Today's Hump Day Hmm asks us to "Tell us about your comfort zone, outside your comfort zone, and share a journey you took outside your comfort zone...what happened?" Like most people, I think my comfort zone is evolving over time, but I know I am most comfortable when I feel like I understand what I am supposed to do, and I am least comfortable when I feel completely ignorant, unwieldy, or incapable of a task placed before me. I am not an easy person to embarass, but when someone asks me in a public way if I have done something that I did not know I was supposed to have done, or which I have not yet done but did know was my job, that makes me extremely uncomfortable.
I remember one classic example of how someone dealt with this dilemma from my undergraduate days. The professor asked a senior, close to graduation, a question regarding the class subject matter, and he said, "Oh, professor, I am truly sorry, but while I was on Spring Break last week, I developed C.R.S. syndrome." She asked him in complete serious if he was okay and whether or not he needed to be at home resting instead of in class. Feeling a little bad for pulling her leg (and not realizing she did not know the term, apparently), he told her what C.R.S. stood for, and she thought it was so funny that she didn't feel the need to reprimand him. (For those who don't know, like I did not, I don't swear on this blog and really not at all as a general rule, but it stands for "Can't remember s---"). There are days when I feel myself wanting to use that line when I get asked about something I don't know.
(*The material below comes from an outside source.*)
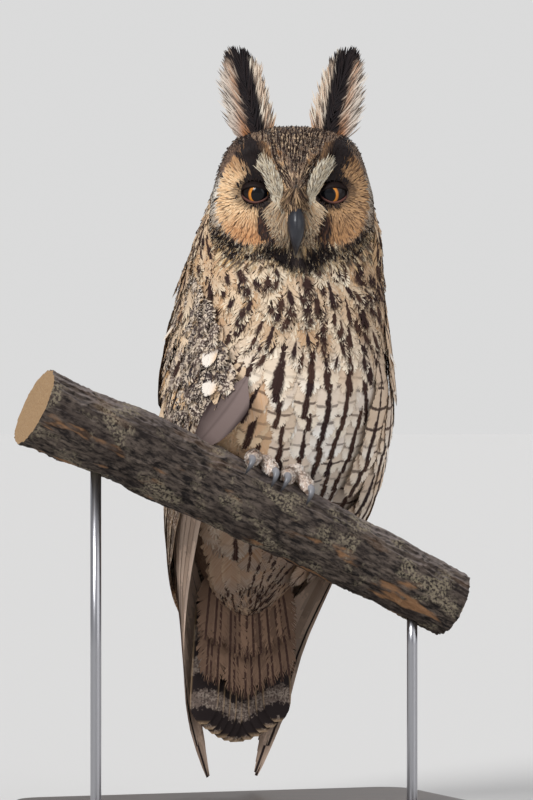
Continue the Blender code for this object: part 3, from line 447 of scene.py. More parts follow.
def make_mesh(name, made, material, replaces=(), smooth=True):
    """A mesh object from arrays of points and faces, with its attributes and maps."""
    points, faces = made["points"], made["faces"]
    fans = made.get("fans", np.zeros((0, 3), int))
    corner = np.concatenate([faces.ravel(), fans.ravel()]).astype(np.int32)
    starts = np.concatenate([np.arange(len(faces)) * 4, faces.size + np.arange(len(fans)) * 3])
    mesh = bpy.data.meshes.new(name)
    mesh.vertices.add(len(points))
    mesh.vertices.foreach_set("co", points.astype(np.float32).ravel())
    mesh.loops.add(len(corner))
    mesh.loops.foreach_set("vertex_index", corner)
    mesh.polygons.add(len(starts))
    mesh.polygons.foreach_set("loop_start", starts.astype(np.int32))
    mesh.polygons.foreach_set("use_smooth", np.full(len(starts), smooth))
    mesh.update(calc_edges=True)
    if "u" in made:
        layer = mesh.uv_layers.new(name="Feather")
        flat = np.column_stack([made["u"], made["v"] * 0.5 + 0.5])[corner]
        layer.data.foreach_set("uv", flat.astype(np.float32).ravel())
    if "bake" in made:
        layer = mesh.uv_layers.new(name="OFBake")
        layer.data.foreach_set("uv", made["bake"][corner].astype(np.float32).ravel())
    for key in ("tone", "mark"):
        if key in made:
            layer = mesh.attributes.new(key, "FLOAT_COLOR", "POINT")
            full = np.column_stack([made[key], np.ones(len(points))])
            layer.data.foreach_set("color", full.astype(np.float32).ravel())
    if "form" in made:
        layer = mesh.attributes.new("form", "FLOAT_VECTOR", "POINT")
        layer.data.foreach_set("vector", made["form"].astype(np.float32).ravel())
    if "chance" in made:
        layer = mesh.attributes.new("chance", "FLOAT", "POINT")
        layer.data.foreach_set("value", made["chance"].astype(np.float32))
    obj = bpy.data.objects.new(name, mesh)
    bpy.context.scene.collection.objects.link(obj)
    mesh.materials.append(material)
    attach(obj, "root")
    if replaces:
        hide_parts(*replaces)
    return obj


def grid_faces(rows, columns, around=False):
    """Quads of a grid of points, joined round its second way if asked."""
    i, j = np.meshgrid(np.arange(rows - 1), np.arange(columns if around else columns - 1), indexing="ij")
    near, far = (i * columns + j).ravel(), (i * columns + (j + 1) % columns).ravel()
    return np.stack([near, far, far + columns, near + columns], axis=1)


def tube_grid(path, radii, sides, up, flat=1.0):
    """Rings round a path, each a circle across it, closed by rings that shrink to its ends."""
    path = np.array(path, float)
    ahead = np.gradient(path, axis=0)
    ahead = ahead / np.linalg.norm(ahead, axis=1)[:, None]
    across = np.cross(ahead, np.array(up, float))
    across = across / np.linalg.norm(across, axis=1)[:, None]
    over = np.cross(across, ahead)
    turn = np.linspace(0, 2 * math.pi, sides, endpoint=False)
    radii = np.array(radii)[:, None, None]
    ring = np.cos(turn)[None, :, None] * across[:, None, :] + flat * np.sin(turn)[None, :, None] * over[:, None, :]
    points = path[:, None, :] + radii * ring
    return {"points": points.reshape(-1, 3), "faces": grid_faces(len(path), sides, True)[:, ::-1]}


# Materials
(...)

Unlike most men, I am not afraid to stop and ask for directions when I am lost. If I am unfamiliar with an area, or if I need to get somewhere I've never been, then I am perfectly fine with calling the place I am trying to find or stopping and asking someone in the vicinity of it for help. What I hate doing, though, is calling someone to ask for help with something they know that I think they will expect me to know. I hated asking my first English professor on a college campus a question about format for a paper that was do, probably because so many of my earlier teachers had made it clear what ogres such professors could be. Yet by asking my question, the professor was perfectly happy to make a wonderful suggestion that might have been obvious to him, but it was an eye opener for me. I said, "I guess I'm still a little bit Frosh" meaning I was still new to the ways of college. He said, "What did you say?" I repeated, "I guess I'm still a little bit Frosh. This is my first term here." to which he said, "I thought for sure you were Junior before you said that. I'm really impressed with how well you handle yourself in my class." I was proud to hear his remarks, and I felt much better the rest of the term with just asking him anything that I felt I did not understand. I got an A in the class, but I felt most of all that I really came into my own as an academic writer thanks to that professor, since the writing I did there was so completely foreign to what I had done even in my joint enrollment English courses in high school up to that point.
Right now, I definitely feel like I am stepping outside my comfort zone. I have spent more than a week writing professors and talking to them by phone in the hopes of better understanding their areas of study. I hate asking because some of them taught me these subjects and I can just sense them wanting to ask, "Well why don't you already know about this subject?" I think my own insecurities have a lot more to do with those concerns than their actual attitudes, though. After all, the reason I came to respect the ones who taught me is that they were so wonderful about having an open door to ask anything we wanted to know. Still, it feels really strange to ask these questions and then let them know I am considering joining their ranks some day. I liken it to a college football player asking a pro player what it means to play one position over another, which the pro player would almost certainly want to say "If you don't know that by now, then you don't belong at this level." So if I want to go "pro" in business as an academic, it feels awkward to say "Tell me what it is you research, because I have no idea what I would ever want to research, let alone research for the rest of my life."
One step outside my comfort zone Tuesday, though, yielded tremendous results. At my wife's encouragement ( have to give her credit for suggesting it be a call instead of an email) I talked to an instructional consultant from one of the universities I was examining. I made the call without giving him any warning because I did not want to be told "sorry, too busy right now" or anything of the sort. I first told him how amazed that such a position as his existed in a business school, because I had never heard of it. He explained that his school was, to his knowledge, the only one in the US with such a position on staff, but that he loved his job. I wanted to know if he was a resource available to Ph.D. students who wanted to become better teachers. He assured me that he was available, and that he often worked with them. His job is to help professors in that college of business (and really only that college with a few exceptions) who want to improve their technique or simply try out something new. I am so glad I called him because by the end of the conversation, I felt much more sure of myself and the possibility that I might belong among the ranks of academia. He even framed what I think might some day prove to be the beginnings of my dissertation. Most of all, he let me know how much he appreciated hearing of my interest and how much he hoped I would follow through on it. I will try to write about that conversation in greater detail in days to come, but for now I am simply glad I stepped out of my comfort zone and called. Going forward, I hope to have similarly enriching conversations and email exchanges in the future that come from stepping out of my comfort zone.